Silk Fibroin Separators: A Step Toward Lithium-Ion Batteries with Enhanced Sustainability

Battery separators based on silk fibroin (SF) have been prepared aiming at improving the environmental issues of lithium-ion batteries. SF materials with three different morphologies were produced: membrane films (SF-F), sponges prepared by lyophilization (SF-L), and electrospun membranes (SF-E). The latter materials presented a suitable porous three-dimensional microstructure and were soaked with a 1 M LiPF₆ electrolyte.

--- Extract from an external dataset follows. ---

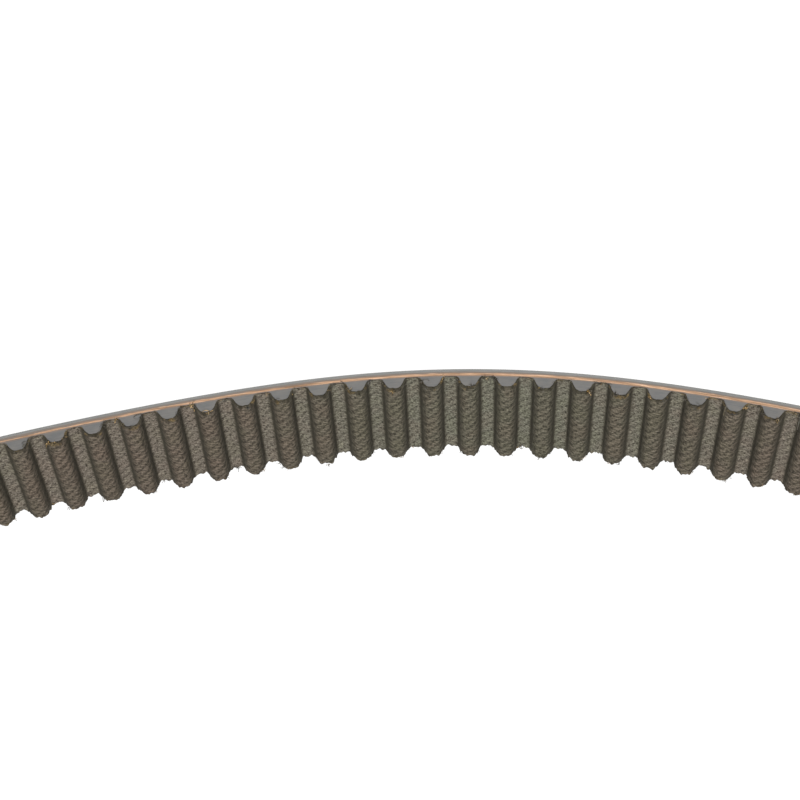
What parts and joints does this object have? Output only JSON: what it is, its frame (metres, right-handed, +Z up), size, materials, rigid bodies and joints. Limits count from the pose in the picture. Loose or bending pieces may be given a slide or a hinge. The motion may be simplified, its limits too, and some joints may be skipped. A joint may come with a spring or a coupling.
{
  "type": "timing belt",
  "caption": "Endless toothed drive belt with a rubber backing, tensile cords and fabric-faced rounded teeth, standing on edge in a loose oval loop.",
  "frame": {"origin": "middle of the loop, at the height of the cut edge it stands on", "axes": "+X along the loop's longest extent, +Z up across the belt's width"},
  "size_m": [0.4156, 0.2838, 0.027],
  "materials": {
    "backing_rubber": "matt ground rubber, clean-cut edges",
    "tensile_cord": "resin-treated glass fibre, cut through at the edges",
    "tooth_rubber": "matt, clean-cut",
    "facing_fabric": "worn crimped nylon weave, rubber-soaked"
  },
  "bodies": {
    "span_root": {"backing_root": "backing_rubber", "tensile_cords_root": "tensile_cord", "tooth_rubber_root": "tooth_rubber", "facing_fabric_root": "facing_fabric"},
    "span_a1": {"backing_a1": "backing_rubber", "tensile_cords_a1": "tensile_cord", "tooth_rubber_a1": "tooth_rubber", "facing_fabric_a1": "facing_fabric"},
    "span_a2": {"backing_a2": "backing_rubber", "tensile_cords_a2": "tensile_cord", "tooth_rubber_a2": "tooth_rubber", "facing_fabric_a2": "facing_fabric"},
    "span_a3": {"backing_a3": "backing_rubber", "tensile_cords_a3": "tensile_cord", "tooth_rubber_a3": "tooth_rubber", "facing_fabric_a3": "facing_fabric"},
    "span_a4": {"backing_a4": "backing_rubber", "tensile_cords_a4": "tensile_cord", "tooth_rubber_a4": "tooth_rubber", "facing_fabric_a4": "facing_fabric"},
    "span_a5": {"backing_a5": "backing_rubber", "tensile_cords_a5": "tensile_cord", "tooth_rubber_a5": "tooth_rubber", "facing_fabric_a5": "facing_fabric"},
    "span_a6": {"backing_a6": "backing_rubber", "tensile_cords_a6": "tensile_cord", "tooth_rubber_a6": "tooth_rubber", "facing_fabric_a6": "facing_fabric"},
    "span_b1": {"backing_b1": "backing_rubber", "tensile_cords_b1": "tensile_cord", "tooth_rubber_b1": "tooth_rubber", "facing_fabric_b1": "facing_fabric"},
    "span_b2": {"backing_b2": "backing_rubber", "tensile_cords_b2": "tensile_cord", "tooth_rubber_b2": "tooth_rubber", "facing_fabric_b2": "facing_fabric"},
    "span_b3": {"backing_b3": "backing_rubber", "tensile_cords_b3": "tensile_cord", "tooth_rubber_b3": "tooth_rubber", "facing_fabric_b3": "facing_fabric"},
    "span_b4": {"backing_b4": "backing_rubber", "tensile_cords_b4": "tensile_cord", "tooth_rubber_b4": "tooth_rubber", "facing_fabric_b4": "facing_fabric"},
    "span_b5": {"backing_b5": "backing_rubber", "tensile_cords_b5": "tensile_cord", "tooth_rubber_b5": "tooth_rubber", "facing_fabric_b5": "facing_fabric"},
    "span_b6": {"backing_b6": "backing_rubber", "tensile_cords_b6": "tensile_cord", "tooth_rubber_b6": "tooth_rubber", "facing_fabric_b6": "facing_fabric"}
  },
  "joints": [
    {"name": "bend_a1", "type": "hinge", "parent": "span_root", "child": "span_a1", "pos_m": [-0.19403, 0.05813, 0.0135], "axis": [0, 0, 1], "range_deg": [-12, 10], "stiffness_Nm_per_rad": 0.02},
    {"name": "bend_a2", "type": "hinge", "parent": "span_a1", "child": "span_a2", "pos_m": [-0.20537, -0.01994, 0.0135], "axis": [0, 0, 1], "range_deg": [-14.99, 12.49], "stiffness_Nm_per_rad": 0.02},
    {"name": "bend_a3", "type": "hinge", "parent": "span_a2", "child": "span_a3", "pos_m": [-0.16989, -0.08971, 0.0135], "axis": [0, 0, 1], "range_deg": [-6.68, 5.57], "stiffness_Nm_per_rad": 0.02},
    {"name": "bend_a4", "type": "hinge", "parent": "span_a3", "child": "span_a4", "pos_m": [-0.09824, -0.12371, 0.0135], "axis": [0, 0, 1], "range_deg": [-5.57, 6.68], "stiffness_Nm_per_rad": 0.02},
    {"name": "bend_a5", "type": "hinge", "parent": "span_a4", "child": "span_a5", "pos_m": [-0.01997, -0.13979, 0.0135], "axis": [0, 0, 1], "range_deg": [-12.49, 14.99], "stiffness_Nm_per_rad": 0.02},
    {"name": "bend_a6", "type": "hinge", "parent": "span_a5", "child": "span_a6", "pos_m": [0.05944, -0.13342, 0.0135], "axis": [0, 0, 1], "range_deg": [-10.03, 12.03], "stiffness_Nm_per_rad": 0.02},
    {"name": "bend_b1", "type": "hinge", "parent": "span_root", "child": "span_b1", "pos_m": [-0.05944, 0.13342, 0.0135], "axis": [0, 0, -1], "range_deg": [-10.02, 12.02], "stiffness_Nm_per_rad": 0.02},
    {"name": "bend_b2", "type": "hinge", "parent": "span_b1", "child": "span_b2", "pos_m": [0.01997, 0.13979, 0.0135], "axis": [0, 0, -1], "range_deg": [-12.49, 14.99], "stiffness_Nm_per_rad": 0.02},
    {"name": "bend_b3", "type": "hinge", "parent": "span_b2", "child": "span_b3", "pos_m": [0.09824, 0.12371, 0.0135], "axis": [0, 0, -1], "range_deg": [-5.57, 6.68], "stiffness_Nm_per_rad": 0.02},
    {"name": "bend_b4", "type": "hinge", "parent": "span_b3", "child": "span_b4", "pos_m": [0.16989, 0.08971, 0.0135], "axis": [0, 0, -1], "range_deg": [-6.68, 5.57], "stiffness_Nm_per_rad": 0.02},
    {"name": "bend_b5", "type": "hinge", "parent": "span_b4", "child": "span_b5", "pos_m": [0.20537, 0.01994, 0.0135], "axis": [0, 0, -1], "range_deg": [-14.99, 12.49], "stiffness_Nm_per_rad": 0.02},
    {"name": "bend_b6", "type": "hinge", "parent": "span_b5", "child": "span_b6", "pos_m": [0.19403, -0.05813, 0.0135], "axis": [0, 0, -1], "range_deg": [-12.03, 10.03], "stiffness_Nm_per_rad": 0.02}
  ],
  "couplings": [
    {"joint": "bend_a2", "follows": "bend_a1", "ratio": 1.247},
    {"joint": "bend_a3", "follows": "bend_a1", "ratio": 0.55496},
    {"joint": "bend_a4", "follows": "bend_a1", "ratio": -0.55496},
    {"joint": "bend_a5", "follows": "bend_a1", "ratio": -1.247},
    {"joint": "bend_a6", "follows": "bend_a1", "ratio": -1},
    {"joint": "bend_b1", "follows": "bend_a1", "ratio": -1},
    {"joint": "bend_b2", "follows": "bend_a1", "ratio": -1.247},
    {"joint": "bend_b3", "follows": "bend_a1", "ratio": -0.55496},
    {"joint": "bend_b4", "follows": "bend_a1", "ratio": 0.55496},
    {"joint": "bend_b5", "follows": "bend_a1", "ratio": 1.247},
    {"joint": "bend_b6", "follows": "bend_a1", "ratio": 1}
  ]
}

The ionic conductivities for SF-L and SF-E were 1.00 and 0.32 mS cm^-1 at 20 °C, respectively. A correlation between the fraction of β-sheet conformations and the ionic conductivity was observed. The electrochemical performance of the SF-based materials was evaluated by incorporating them in cathodic half-cells with C-LiFePO₄. The discharge capacities of SF-L and SF-E were 126 and 108 mA h g^-1, respectively, at the C/2-rate and 99 and 54 mA h g^-1, respectively, at the 2C-rate. Furthermore, the capacity retention and capacity fade of the SF-L membrane after 50 cycles at the 2C-rate were 72 and 5%, respectively. These electrochemical results show that a high percentage of β-sheet conformations were of prime importance to guarantee excellent cycling performance. This work demonstrates that SF-based membranes are appropriate separators for the production of environmentally friendlier lithium-ion batteries.